Mt Lewis is also home to some mammals that have a very limited distribution such as the Lemuroid Possum and the Daintree River Ringtail Possum, so we awaited nightfall at the end of the road and then slowly spotlighted down the hill. Our reward was a splendid view of a Daintree River Ringtail.

Around and about …

We spent a few days in the Cooktown region. Overall it was a very productive time from a wildlife perspective. The sighting of Bennett’s Tree Kangaroo was the crowning moment. If you are considering a visit, some of the places to include are the McIvor River, Mt Webb National Park, Keatings Lagoon, Black Mountain and Little Annan Gorge.

The McIvor River can be reached at a couple of spots, the easier place is via a bitumen road. On the way from Cooktown to Hopevale turn left 10 km prior to Hopevale in the direction of Laura. There is a second crossing not far downstream from there  that can be reached via a dirt track from Hopevale airstrip or from the crossing on the made road via a commercial plantation a little further in the direction of Mt Webb.

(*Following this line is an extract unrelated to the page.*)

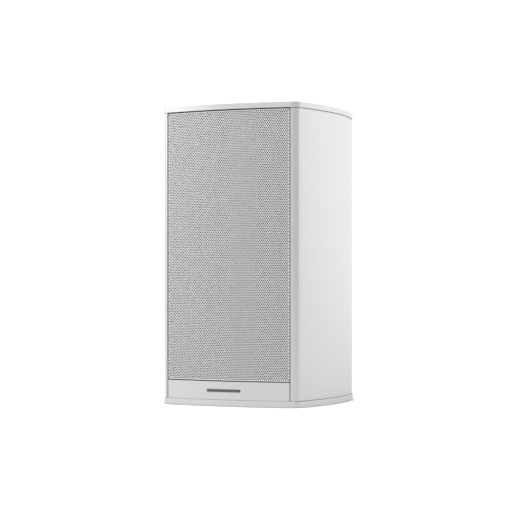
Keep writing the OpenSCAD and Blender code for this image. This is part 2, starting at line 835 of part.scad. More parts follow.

Good birding in pockets of riverine rainforest can be had at both.

Flowering tree

There are no real facilities at Mt Webb but you can get off the main road and poke around. We saw White-eared and Black-winged Monarch here, the latter is a summer migrant to Cape York and this is just about its southerly limit. I photographed this Little Shrike-thrush here …

Little Shrike-thrush

Also had good views of an Amethystine Python which I was about to photograph when the Black-winged Monarch flew by. I chased it and ended up without good photos of either. A snake in the hand or a bird in the bush?

A little further north on the east side of the road you can explore a heathy area that looks productive.

There are foot paths and a hide at Keating’s lagoon. It was good for water birds and is surrounded by some dry forest that yielded Silver-crowned Friarbird and other passerines. Magpie Geese …

Magpie Goose

Our main target at Black Mountain and Little Annan Gorge was Godman’s Rock Wallaby but in that we were unsuccessful.